How to run an unbundling play?

Step 1 – A big pie – The key to applying an unbundling strategy is to firstly to find a large ecosystem; here we have two examples, investment management and retail banking. But this could apply to healthcare, telecommunications or energy sectors, you just need a big enough pie to take a slice from.

Step 2 – Empathise – Identify the problems that your clients are paying away profits to support, often on the risk management or operating side of the business. You can do this in your everyday lives, ask yourself why is this or that so difficult? It shouldn’t be this hard!

Step 4 – Think reductively – What is the smallest part of the pain point you could viably solve for. Ambition is great, but taking on too much introduces complexity. Complexity in your ability to integrate your service into your clients, ideally via API. And complexity in your client’s ability to carve out a small, manageable proof-of-concept at an acceptable risk.

Step 3 – Design Partners – A “build it and they will come” approach rarely works, having a design client is a huge lever in building a valuable product.
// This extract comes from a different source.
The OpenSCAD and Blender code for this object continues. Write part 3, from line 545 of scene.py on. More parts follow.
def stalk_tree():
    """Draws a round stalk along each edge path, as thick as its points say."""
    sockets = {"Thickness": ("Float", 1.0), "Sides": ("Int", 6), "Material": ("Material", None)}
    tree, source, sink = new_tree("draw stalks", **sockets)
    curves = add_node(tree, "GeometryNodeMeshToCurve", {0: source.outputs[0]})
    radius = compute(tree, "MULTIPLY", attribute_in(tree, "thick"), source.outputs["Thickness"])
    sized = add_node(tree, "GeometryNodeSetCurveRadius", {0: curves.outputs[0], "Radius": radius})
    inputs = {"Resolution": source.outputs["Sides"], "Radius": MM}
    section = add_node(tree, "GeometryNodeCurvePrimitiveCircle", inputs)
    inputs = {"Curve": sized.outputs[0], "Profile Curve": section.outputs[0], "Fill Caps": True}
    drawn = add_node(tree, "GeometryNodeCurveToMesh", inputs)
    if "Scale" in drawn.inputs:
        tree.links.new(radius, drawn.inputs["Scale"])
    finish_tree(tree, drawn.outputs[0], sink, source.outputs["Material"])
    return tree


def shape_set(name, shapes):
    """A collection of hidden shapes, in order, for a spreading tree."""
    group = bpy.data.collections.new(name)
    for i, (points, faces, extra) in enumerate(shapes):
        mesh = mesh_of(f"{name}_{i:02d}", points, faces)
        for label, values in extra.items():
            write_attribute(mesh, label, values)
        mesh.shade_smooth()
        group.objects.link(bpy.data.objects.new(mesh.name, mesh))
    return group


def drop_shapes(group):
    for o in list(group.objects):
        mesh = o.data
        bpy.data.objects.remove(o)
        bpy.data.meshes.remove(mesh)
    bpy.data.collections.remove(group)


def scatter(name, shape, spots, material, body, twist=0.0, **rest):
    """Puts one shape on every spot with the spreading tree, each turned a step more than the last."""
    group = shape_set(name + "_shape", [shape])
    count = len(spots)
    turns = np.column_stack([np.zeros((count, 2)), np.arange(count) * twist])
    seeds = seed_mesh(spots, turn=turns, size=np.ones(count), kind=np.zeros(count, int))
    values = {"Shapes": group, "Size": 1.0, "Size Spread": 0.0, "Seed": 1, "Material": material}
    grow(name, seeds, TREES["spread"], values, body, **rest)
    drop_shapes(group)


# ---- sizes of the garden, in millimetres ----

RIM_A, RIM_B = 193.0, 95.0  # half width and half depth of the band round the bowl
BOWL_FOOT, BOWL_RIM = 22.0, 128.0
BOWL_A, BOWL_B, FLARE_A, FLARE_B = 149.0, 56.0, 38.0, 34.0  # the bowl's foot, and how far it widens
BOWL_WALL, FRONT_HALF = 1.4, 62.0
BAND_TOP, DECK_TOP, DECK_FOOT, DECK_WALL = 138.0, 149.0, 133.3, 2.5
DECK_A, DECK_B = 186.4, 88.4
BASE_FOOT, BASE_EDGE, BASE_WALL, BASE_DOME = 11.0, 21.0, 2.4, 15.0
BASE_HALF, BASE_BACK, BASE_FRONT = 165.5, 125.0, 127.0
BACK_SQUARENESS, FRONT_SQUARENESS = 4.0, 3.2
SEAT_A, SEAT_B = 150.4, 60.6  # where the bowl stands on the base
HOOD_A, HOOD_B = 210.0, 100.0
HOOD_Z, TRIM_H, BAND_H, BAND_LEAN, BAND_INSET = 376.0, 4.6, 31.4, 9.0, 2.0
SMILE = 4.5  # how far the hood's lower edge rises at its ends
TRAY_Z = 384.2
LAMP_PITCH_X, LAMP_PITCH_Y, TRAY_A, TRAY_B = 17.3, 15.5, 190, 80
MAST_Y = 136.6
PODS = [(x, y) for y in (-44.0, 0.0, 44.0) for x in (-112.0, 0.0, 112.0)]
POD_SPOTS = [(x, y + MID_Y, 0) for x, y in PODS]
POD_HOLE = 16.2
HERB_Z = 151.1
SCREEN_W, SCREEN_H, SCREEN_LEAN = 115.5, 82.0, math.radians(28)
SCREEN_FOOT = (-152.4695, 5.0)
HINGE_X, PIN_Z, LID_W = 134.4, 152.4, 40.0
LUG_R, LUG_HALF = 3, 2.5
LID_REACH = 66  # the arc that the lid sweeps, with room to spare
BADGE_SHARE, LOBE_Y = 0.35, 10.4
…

It will also keep you focused on small ‘hero scenarios’ that have a huge impact.

What Next

These steps are how fundapps and onfido carved out material slices of the financial services industry and made them their own. The best part about using their approach is that it’s not based on theory –it’s proven to work in the real world and is only just the beginning. Perhaps the next spin-out to acquisition story like Onfido will be from Future Worlds Southampton?  Just start observing your financial experiences and ask yourself, why is this so hard? What can I do to make it better?